The emerging controversy arose primarily from the interpretation of section 2 (a) of the Act as it relates to the import of the meaning “any person” whether it is confined only to the natural person or extended to the statutory corporations and their employees. This was finally laid to rest by the Supreme Court in Alhaji Ibrahim v. Judicial Service Commission, Kaduna State[22], when the Supreme Court posited that: …there is no justification for restricting the meaning of those words to a natural person only, for that would be tantamount to qualifying or adding to the words of the statute and usurpation of the legislative functions.[23]   The Constitution by virtue of section 318 also removed the dichotomy that was in existence which defined Public Officers to include all the branches of the public services including local government, statutory corporations, educational institutions, the police and judiciary and even registered company controlled by the various governments and their agencies.
1.3   Rationality of Pre-action Notice
The requirement of pre-notice by some statutes has been subjected to a stringent criticism by some learned commentators. It has been argued that pre-action notice is merely a regulation of the right of access to the court and therefore does not amount to the infringement of section 6(6) (b) of the Constitution which provides for access to the courts and fair hearing.[24] In fact, in NNPC v. Tijani,[25] the Court of Appeal held (per Fabiyi JCA) that “Regulations of the right of access to the court abound in rules of procedure. They are in order in my humble view.” The rationale behind the jurisprudence of pre-action notice is said to enable the defendant knows in advance the anticipated action and a possible amicable settlement of the matter between the parties without recourse to the adjudication by the court.[26] Another reason given for the rationality of pre-action notice is for the defendant not to be taken by surprise but to be given a breathing space to decide whether or not to settle or make reparation to the aggrieved party.[27] It is submitted that with the current Lagos State High Court Rules being gradually adopted by various States, one more pillar supporting pre-action notice has been broken.
In Lagos State, parties must ‘front-load’ documents.

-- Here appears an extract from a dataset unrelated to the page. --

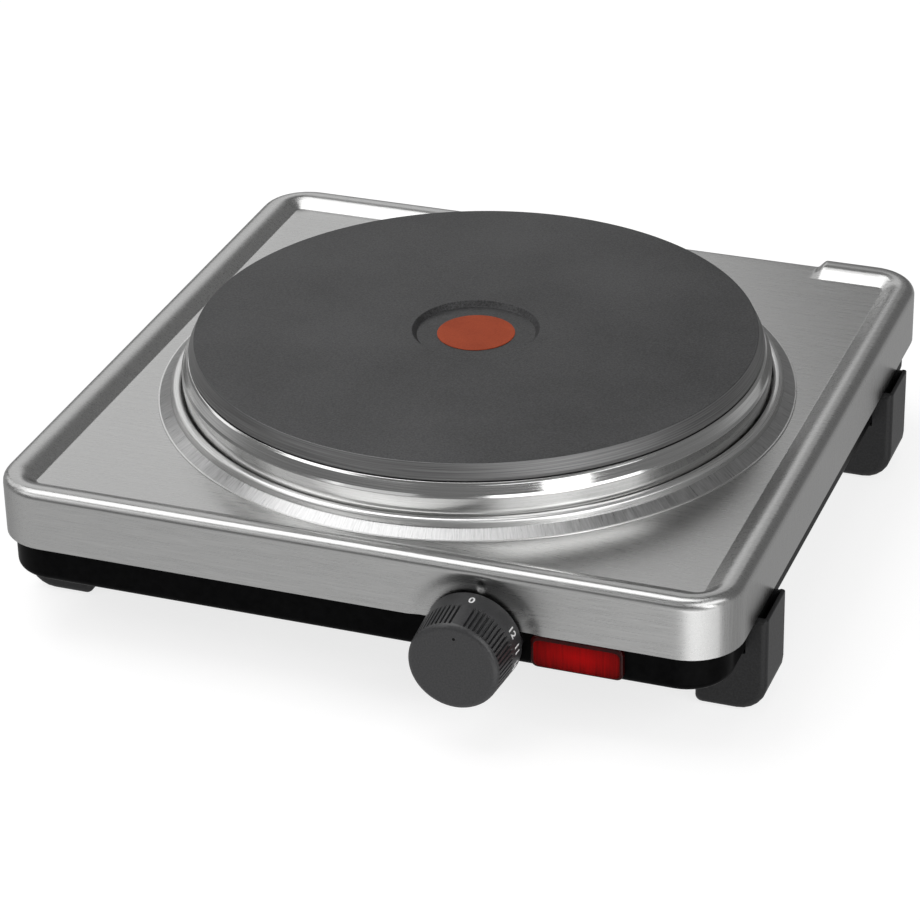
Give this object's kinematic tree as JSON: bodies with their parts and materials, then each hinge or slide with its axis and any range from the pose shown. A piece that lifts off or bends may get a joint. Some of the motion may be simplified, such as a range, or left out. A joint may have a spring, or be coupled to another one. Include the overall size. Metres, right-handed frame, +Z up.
{
  "type": "hot plate burner",
  "caption": "Countertop electric hot plate: round cast-iron plate in a square steel casing on a black base with feet, a front heat control and a pilot lamp.",
  "frame": {"origin": "middle of the footprint at table level, knob included", "axes": "+Z up, -Y towards the front with the knob, +X to the user's right"},
  "size_m": [0.291, 0.303, 0.0825],
  "materials": {
    "casing_steel": "brushed, satin",
    "polished_steel": "polished",
    "plate_iron": "fine blasted, matte, machined edge",
    "marker_enamel": "matte red enamel",
    "pan_paint": "satin black",
    "foot_plastic": "moulded, satin",
    "pad_rubber": "matte",
    "knob_plastic": "moulded, satin",
    "spring_steel": "spring steel",
    "lens_red": "clear red, ribbed",
    "lamp_plastic": "satin",
    "bulb_glass": "clear",
    "seal_rubber": "matte",
    "gland_rubber": "matte",
    "bakelite": "moulded",
    "cam_plastic": "moulded",
    "brass_contact": "plain",
    "zinc_steel": "zinc plated",
    "steatite": "unglazed",
    "alu_sheet": "rolled",
    "ceramic_mass": "pressed powder",
    "coil_wire": "resistance wire",
    "lead_brown": "silicone sleeve",
    "lead_blue": "silicone sleeve",
    "lead_white": "silicone sleeve",
    "lead_green": "silicone sleeve"
  },
  "bodies": {
    "root": {"base_pan": "pan_paint", "base_posts": "zinc_steel", "base_screws": "zinc_steel", "cable_gland": "gland_rubber", "centre_nut": "zinc_steel", "centre_stud": "zinc_steel", "centre_washer": "zinc_steel", "ceramic_bed_inner": "ceramic_mass", "ceramic_bed_middle": "ceramic_mass", "ceramic_bed_outer": "ceramic_mass", "clamp_bar": "zinc_steel", "contact_spring": "brass_contact", "earth_screw": "brass_contact", "earth_tag": "brass_contact", "foot_front_left": "foot_plastic", "foot_front_right": "foot_plastic", "foot_pad_front_left": "pad_rubber", "foot_pad_front_right": "pad_rubber", "foot_pad_rear_left": "pad_rubber", "foot_pad_rear_right": "pad_rubber", "foot_rear_left": "foot_plastic", "foot_rear_right": "foot_plastic", "foot_screws": "zinc_steel", "heat_shield": "alu_sheet", "heating_coil_inner": "coil_wire", "heating_coil_middle": "coil_wire", "heating_coil_outer": "coil_wire", "hot_plate": "plate_iron", "lamp_lead_long": "lead_white", "lamp_lead_short": "lead_white", "lead_earth": "lead_green", "lead_live": "lead_brown", "lead_neutral": "lead_blue", "lead_plate_feed": "lead_white", "lower_spacer": "zinc_steel", "mains_block": "bakelite", "mains_block_screws": "brass_contact", "neon_bulb": "bulb_glass", "overheat_protector": "steatite", "pilot_housing": "lamp_plastic", "pilot_lens": "lens_red", "plate_bottom_cover": "zinc_steel", "plate_seal": "seal_rubber", "plate_terminal_block": "steatite", "plate_terminals": "zinc_steel", "red_marker": "marker_enamel", "regulator_cover": "bakelite", "regulator_housing": "bakelite", "regulator_screws": "zinc_steel", "regulator_terminals": "brass_contact", "spill_ring": "polished_steel", "top_casing": "casing_steel", "upper_spacer": "zinc_steel"},
    "knob": {"control_knob": "knob_plastic", "knob_clip": "spring_steel", "regulator_shaft": "zinc_steel", "regulator_cam": "cam_plastic"}
  },
  "joints": [
    {"name": "knob_turn", "type": "hinge", "parent": "root", "child": "knob", "pos_m": [0.0483, -0.1408, 0.0342], "axis": [0, 1, 0], "range_deg": [0, 305]}
  ]
}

This means a bundle of processes would be served on the other party.[28] Most of these documents would hitherto have been brought during trial. All civil proceedings commenced by writ of summons would usually be accompanied by a statement of claim, list of witnesses to be called at the trial, written statements on oath of the witnesses and copies of every document to be relied on at the trial.[29] In fact, in Abuja, a certificate of pre-action counseling signed by counsel and the litigant shall be filed along with the writ where proceedings are initiated by counsel, showing that the parties have been appropriately advised as to the relative strength or weakness of their cases, and the Counsel shall be personally liable to pay the costs of the proceedings where it turns out to be frivolous.[30] Thus, the front-loading system designed to discourage frivolous litigation and certainly explore extra-litigious means of dispute resolution as well as ensuring speedy litigation when it cannot be avoided, should obviate pre-action notice. Indeed, the front-loading system is arguably more inclusive because it does not, for example, preclude a plaintiff from taking out a writ. Thus, access to the courts is absolutely unimpeded and, in a sense, processes like pre-trial conferences actually form part of the proceedings since the dispute may actually be resolved at the pre-trial conference stage with the stamp of the court.[31] Apart from the front-loading system, under the various Rules of Court in Nigeria, the defendant usually has a reasonable time to file a statement of defence.[32] This is in spite of the fact that applications for extension of time to file a statement of defence are usually granted by the courts.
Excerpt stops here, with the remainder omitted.